不同質量訓練用排球之反彈力學特性分析

Kinetic analysis of training volleyballs of different mass during rebounding

緒論：本研究旨在探討不同重量與結構的排球在碰撞時的力學特性變化。方法：在研究中採用兩種系列（Conti-3000 vs. Conti-7000）並搭配三種不同重量的排球（230±10克、270±10克、340±10克）。以發球機離地三公尺垂直發射至測力板上測量球體的動態力學特徵（接觸時間、平均力量、力量峰值、總衝量、球速、初始動能、入射衝量、損失動能）。以組內相關係數（intraclass correlation coefficients；ICC）考驗所獲資料之信賴度，並以二因子變異數分析考驗球種與質量的交互作用。再以趨勢分析（trend analysis）檢驗三種重量球體的差異性。結果：結果顯示，資料信賴度介於0.997－0.999之間。在組別x重量因子下，所有的力學參數皆無顯著的交互作用（p＞0.05）。在Conti-3000與Conti-7000的比較下，除了總衝量未達顯著差異外，其他參數皆達顯著差異（p＜0.05）。Conti-3000在接觸時間，力量峰值，球速和初始動能方面顯著高於Conti-7000。而Conti-7000在平均力量，入射衝量和損失動能方面明顯高於Conti-3000。且所有力學參數，皆會受到球體質量改變的影響，並呈現顯著的線性改變（p＜0.05）。除球速以外，所有參數均隨球重量增加而提升，飛行速度隨球重量減少而減緩。皮爾森相關係數的結果表明，接觸時間與球速之間存在顯著的負相關（r＝-0.957，p＜.001）。結論：從速度的因子可知，採用發泡彈性體作為球體結構（Conti-7000）可使得球體在動態過程中增加彈性與活性，但同時也會增加能量的喪失。而透過增加中胎厚度可使力量特質顯著的上升，但也會增加能量喪失的程度。因此，藉由不同質量與結構的組合，可以造成顯著並有趨勢的球體力學特性變化。

Introduction: This study aimed to explore changes in the mechanical properties of volleyballs having different weights and structures. Methods: In this study, we used two series of volleyballs (the Conti-3000 and Conti-7000) weighing 230 ± 10 g, 270 ± 10 g, and 340 ± 10 g to measure their dynamic mechanical properties (contact time, mean force, peak force, total impulse, flight velocity, initial momentum, incident impulse, and lost momentum) after they were served onto a force plate by a serving machine installed three meters above the ground. The obtained data were then examined with intraclass correlation coefficients (ICC) to determine their reliability, and the interaction effects of ball type and mass were also analysed with two-way ANOVA. Trend Analysis was then used to examine the differences in volleyballs of different weights. Results: The results revealed that the data reliability was between 0.997 and 0.999. Despite the differences in weight, none of the mechanical parameters of group × weight had significant interaction effects (p > 0.05). A comparison of the Conti-3000 and Conti-7000 indicated that, other than total impulse, all parameters had significance differences (p < 0.05). The Conti-3000 results were significantly higher than those of the Conti-7000 in contact time, peak force, flight velocity, and initial momentum.
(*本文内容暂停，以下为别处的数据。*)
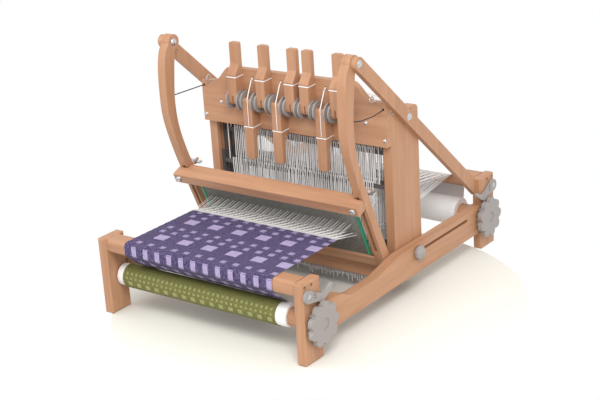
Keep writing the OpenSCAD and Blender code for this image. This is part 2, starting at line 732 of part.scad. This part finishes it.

Moreover, the Conti-7000 results were significantly higher than those of the Conti-3000 in mean force, incident impulse, and lost momentum. All the mechanical parameters were affected by the changes in ball mass and showed an obvious linear change (p < 0.05). Other than flight velocity, which was decreased by the higher ball mass, all parameters were increased by it. The Pearson's correlation coefficient revealed a significantly negative relationship between contact time and flight velocity (r = -0.957, p < 0.001). Conclusion: From the flight velocity factor, it was found that, although the use of foamed elastomer padding in the ball structure (Conti-7000) can increase the bounce and liveliness of a ball, it also increases the level of energy loss. Furthermore, by increasing the thickness of the cloth wrap carcass (cloth wrapped around the center), the power of a volleyball can also be increased. However, doing so also increases the speed of energy loss. Therefore, significant trends in the kinetic parameters of volleyballs can be manipulated through different combinations of ball mass and structure.